Immersive reader view was “originally designed to meet the needs of readers with dyslexia and dysgraphia,” according to Microsoft’s website. “However, anyone who wants to make reading on their device easier can benefit from this tool.” This may apply to people with low vision or a decline in cognitive functioning due to advanced age.
Noise is another distraction that those with autism and ADD find hard to tune out. Safari Reader is an Apple Macintosh feature that removes navigation bars, buttons, and ads to help direct focus to content on the web. And Guided Access, for iPhones, iPods, and iPads, can create working sessions where only one app is active at a time. A screen can even be muted to gestures and touches, to help manage attention. Apple also created entirely new background sounds to help blur noise coming from someone’s surroundings. Timed to coincide with Global Accessibility Awareness Day in 2021, the feature allows users to bury these interruptions under a steady stream of soft ambient sound.

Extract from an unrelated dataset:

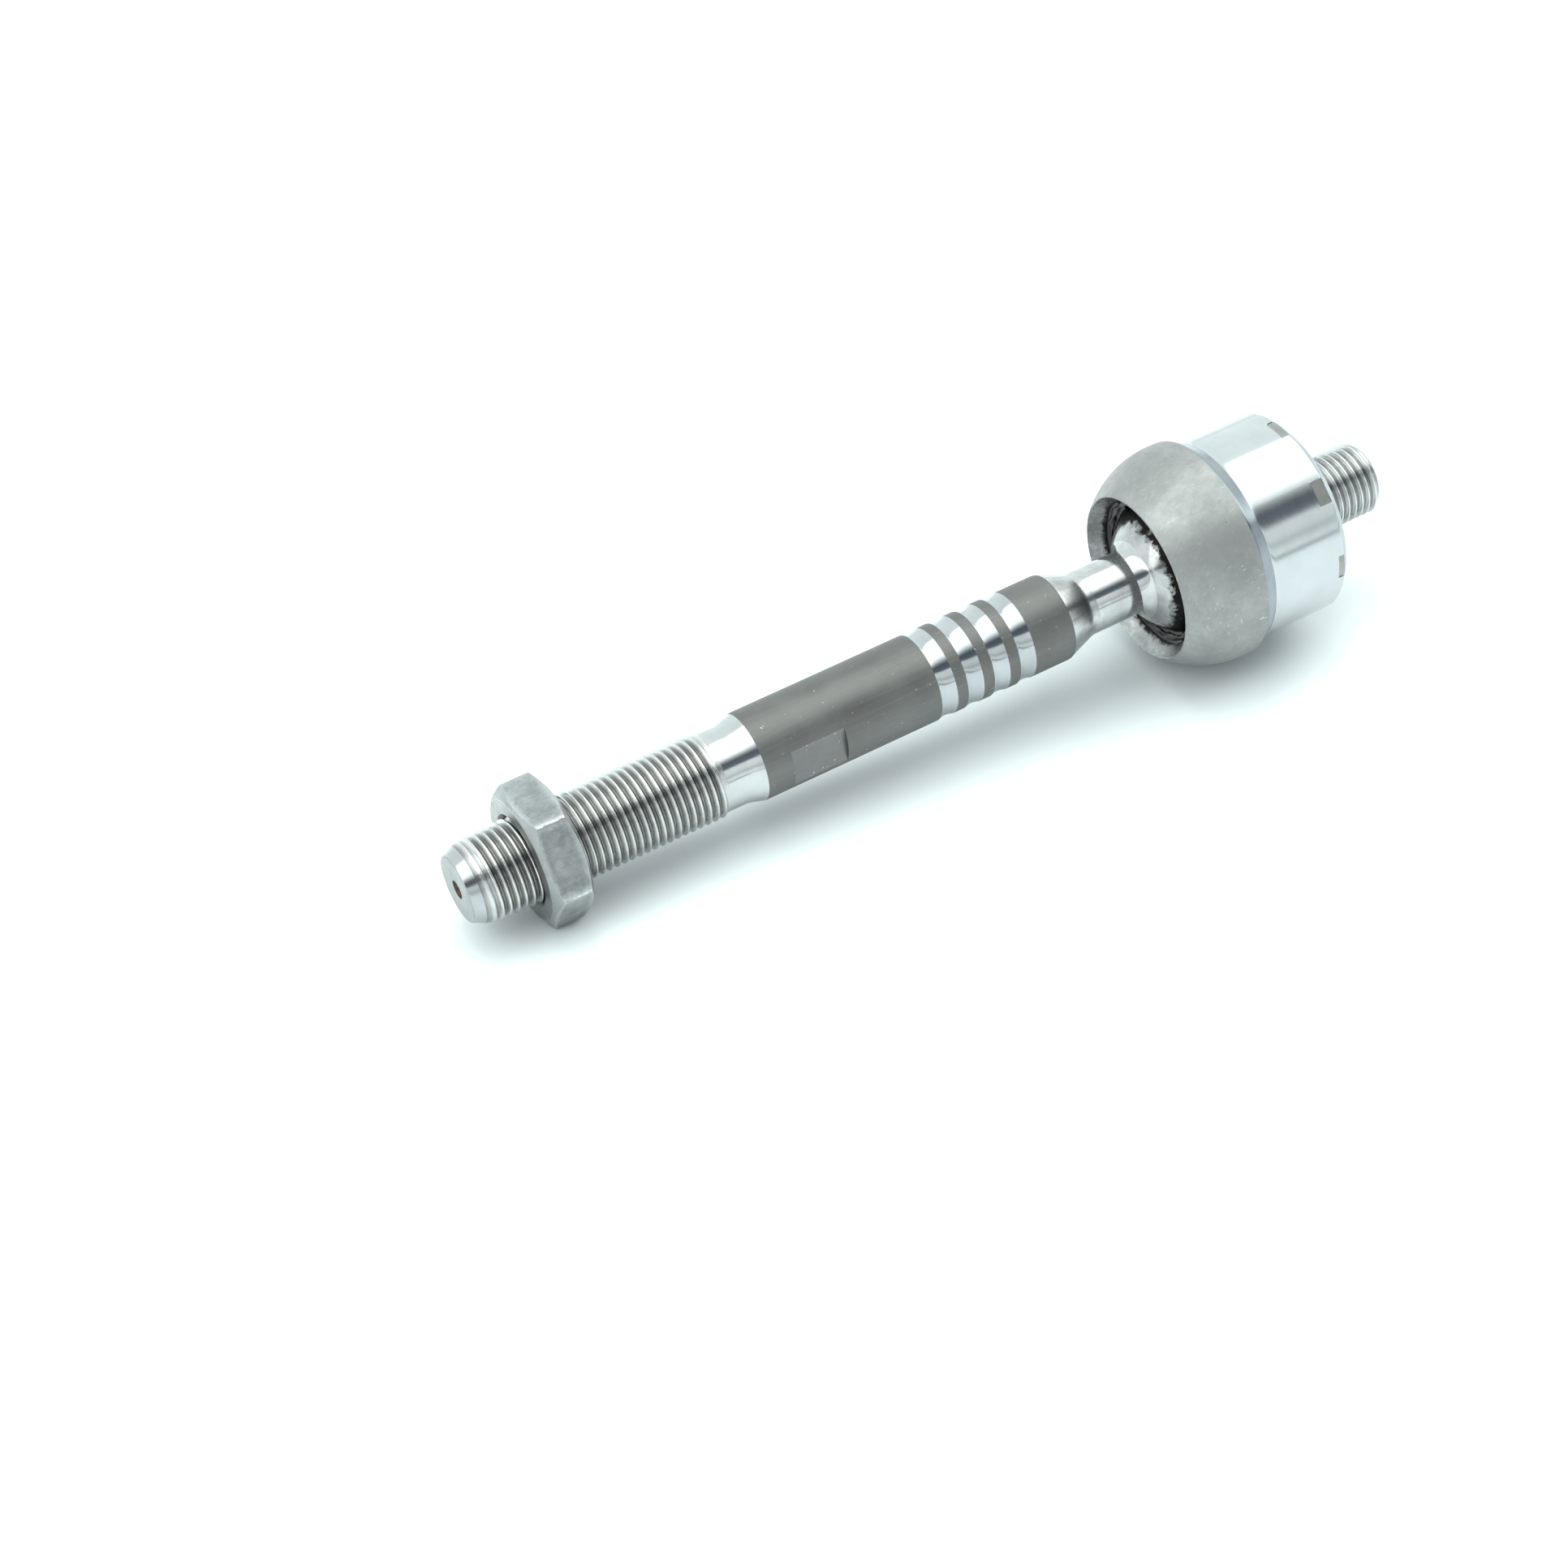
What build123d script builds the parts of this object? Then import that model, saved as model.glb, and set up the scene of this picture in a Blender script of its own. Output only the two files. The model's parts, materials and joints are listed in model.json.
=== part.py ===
from build123d import *

import math
import os

# An axial ball joint, the inner joint of a steering tie rod, with its lock nut.
# X is the common axis of the housing and the rod, +Z is up, and every size is in millimetres.
# The origin is the centre of the housing's shoulder, where the threaded stud leaves it.
# The stud points to -X, and the rod and its free threaded end point to +X.

# threads, each drawn as its major cylinder
stud_thread_diameter = 14.0
stud_length = 16.5
stud_end_chamfer = 1.2
rod_thread_diameter = 16.0
thread_root_depth = 0.55

# ball, bearing shell and the clearances between them
ball_diameter = 29.0
ball_flat_radius = 6.4
running_clearance = 0.05
seat_wall = 2.15
seat_fit_clearance = 0.05
seat_front_angle = 58.5
seat_hole_radius = 11.0
seat_slot_count = 4
seat_slot_width = 1.5
seat_slot_end = 3.0

# disc spring behind the shell
spring_height = 1.8
spring_thickness = 1.2
spring_radial_clearance = 0.7
spring_hole_clearance = 0.2

# grease charge behind the ball, in two layers
grease_ball_gap = 0.5
inner_grease_thickness = 0.8
inner_grease_half_angle = 15.0
grease_layer_gap = 0.3
outer_grease_thickness = 1.0
outer_grease_half_angle = 10.0
grease_floor_gap = 1.7

# socket housing; the stations marked "from the centre" count from the ball's centre
floor_thickness = 3.2
housing_wall = 2.75
housing_rear_chamfer = 1.5
cylinder_end_from_centre = 5.4
collar_from_centre = 2.7
crown_from_centre = 1.0
bulb_wall = 4.35
bulb_arc_radius = 19.0
throat_angle = 56.7
mouth_depth = 2.8
mouth_flare = 1.9
mouth_lip_width = 0.5

# forged pads that the turning tool missed, around the housing's rear edge
pad_count = 8
pad_length = 4.0
pad_width = 4.8
pad_depth = 0.3

# rod, from the ball outwards
neck_diameter = 12.2
neck_fillet_radius = 2.2
neck_taper_radius = 6.0
neck_taper_angle = 20.0
shoulder_from_centre = 30.65
body_diameter = 16.6
body_length = 63.35
groove_count = 4
first_groove_offset = 9.85
groove_pitch = 5.5
groove_width = 3.3
groove_depth = 0.3
spanner_flat_depth = 0.9
spanner_flat_length = 10.8
spanner_flat_offset = 52.75
relief_undercut = 0.55
relief_taper_length = 3.0
relief_length = 4.1
thread_length = 49.7
tip_bevel_length = 3.9
tip_bevel_height = 1.8
centre_hole_radius = 1.7
centre_pilot_radius = 0.8
centre_hole_depth = 4.0

# lock nut
nut_across_flats = 24.0
nut_thickness = 8.0
nut_face_share = 0.95
nut_chamfer_angle = 30.0
nut_thread_clearance = 0.05
nut_countersink = 0.6
nut_from_tip = 12.3

# radii that follow from those above
stud_radius = stud_thread_diameter / 2
thread_radius = rod_thread_diameter / 2
ball_radius = ball_diameter / 2
seat_inner_radius = ball_radius + running_clearance
seat_outer_radius = seat_inner_radius + seat_wall
bore_radius = seat_outer_radius + seat_fit_clearance
inner_grease_radius = ball_radius + grease_ball_gap
outer_grease_radius = inner_grease_radius + inner_grease_thickness + grease_layer_gap
housing_radius = bore_radius + housing_wall
bulb_radius = bore_radius + bulb_wall
neck_radius = neck_diameter / 2
body_radius = body_diameter / 2
relief_radius = thread_radius - relief_undercut
spring_hole_radius = seat_hole_radius + spring_hole_clearance

# stations along the axis that follow from those above
floor_x = floor_thickness
seat_rear_x = floor_x + spring_height
reservoir_depth = outer_grease_radius + outer_grease_thickness + grease_floor_gap
ball_centre_x = floor_x + reservoir_depth
throat_x = ball_centre_x + bore_radius * math.cos(math.radians(throat_angle))
mouth_x = throat_x + mouth_depth
body_start_x = ball_centre_x + shoulder_from_centre
body_end_x = body_start_x + body_length
relief_start_x = body_end_x + relief_taper_length
thread_start_x = relief_start_x + relief_length
tip_x = thread_start_x + thread_length
nut_front_x = tip_x - nut_from_tip
nut_rear_x = nut_front_x - nut_thickness


def round_off(distance, radius):
    """Height of a circle above its diameter, at a distance from its centre."""
    return math.sqrt(radius**2 - distance**2)


def arc_on_axis(radius, from_x, to_x, centre_x=ball_centre_x, centre_height=0.0):
    """Arc of a circle between two places along the axis."""
    middle_x = (from_x + to_x) / 2
    heights = [
        centre_height + round_off(x - centre_x, radius)
        for x in (from_x, middle_x, to_x)
    ]
    return ThreePointArc(
        (from_x, heights[0]), (middle_x, heights[1]), (to_x, heights[2])
    )


def turned(edges):
    """Solid of revolution about the X axis, from a closed outline."""
    return revolve(make_face(edges), Axis.X, 360)


def line_through(*points):
    """Straight stretches of an outline."""
    return Polyline(*points).edges()


def socket_housing():
    """Housing with its swaged mouth and its threaded stud, in one piece."""
    crown_x = ball_centre_x - crown_from_centre
    collar_x = ball_centre_x - collar_from_centre
    bulb_base = bulb_radius - bulb_arc_radius
    collar_radius = bulb_base + round_off(collar_x - crown_x, bulb_arc_radius)
    lip_x = mouth_x - mouth_lip_width
    lip_radius = bulb_base + round_off(lip_x - crown_x, bulb_arc_radius)
    throat_radius = bore_radius * math.sin(math.radians(throat_angle))
    outside = line_through(
        (floor_x, 0),
        (-stud_length, 0),
        (-stud_length, stud_radius - stud_end_chamfer),
        (-stud_length + stud_end_chamfer, stud_radius),
        (0, stud_radius),
        (0, housing_radius - housing_rear_chamfer),
        (housing_rear_chamfer, housing_radius),
        (ball_centre_x - cylinder_end_from_centre, housing_radius),
        (collar_x, collar_radius),
    )
    bulb = arc_on_axis(bulb_arc_radius, collar_x, lip_x, crown_x, bulb_base)
    lip = line_through(
        (lip_x, lip_radius),
        (mouth_x, throat_radius + mouth_flare),
        (throat_x, throat_radius),
    )
    wrap = arc_on_axis(bore_radius, throat_x, ball_centre_x)
    inside = line_through(
        (ball_centre_x, bore_radius),
        (floor_x, bore_radius),
        (floor_x, 0),
    )
    housing = turned([*outside, bulb, *lip, wrap, *inside])
    pad = Box(2 * pad_length, pad_width, 2 * pad_depth)
    for number in range(pad_count):
        place = Pos(0, 0, housing_radius) * pad
        housing -= Rot(X=360 / pad_count * number) * place
    return housing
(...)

The CEO of StoryToys, Emmet O’Neill, learned this lesson through experience. The company creates apps for children with brands like LEGO, Disney and Marvel. O’Neill says that he wasn’t as aware of what neurodiverse kids may be experiencing when he first started designing apps, and the products had a tendency to be “noisy and overstimulating,” he says Then he created a series of uncluttered apps based on The Very Hungry Caterpillar, a classic children’s book with minimalist design. At a conference, he received feedback that neurodivergent children had strongly connected with the apps.
“With one child in particular, who was non-verbal, it had led to a significant breakthrough. The child’s parents wept with joy to see this focus and connection. After that, I started to make conscious decisions about paring back and slowly releasing stimuli in apps to cater to this audience,” he says. “Those decisions were made with neurodivergent children in mind, but the customer feedback we’ve received over the years would suggest it has made great business sense too.”
The boost to O’Neill’s business likely stemmed from a design change that, while focused on a specific user, benefited others too. As Duggin points out, everyone goes through circumstances such as insomnia, a hangover, or even being on strong medication. These experiences may change how they absorb details or make sense of what they’re reading, hearing or seeing. Designing for neurodivergence means designing for these moments, too.
“There are loads of common life situations that mean we’re processing information in a different way than we are when we’re well-slept and not stressed,” he says. It’s another reason why testing products on a diverse range of users, he points out, “…will make things work for the widest possible audience.”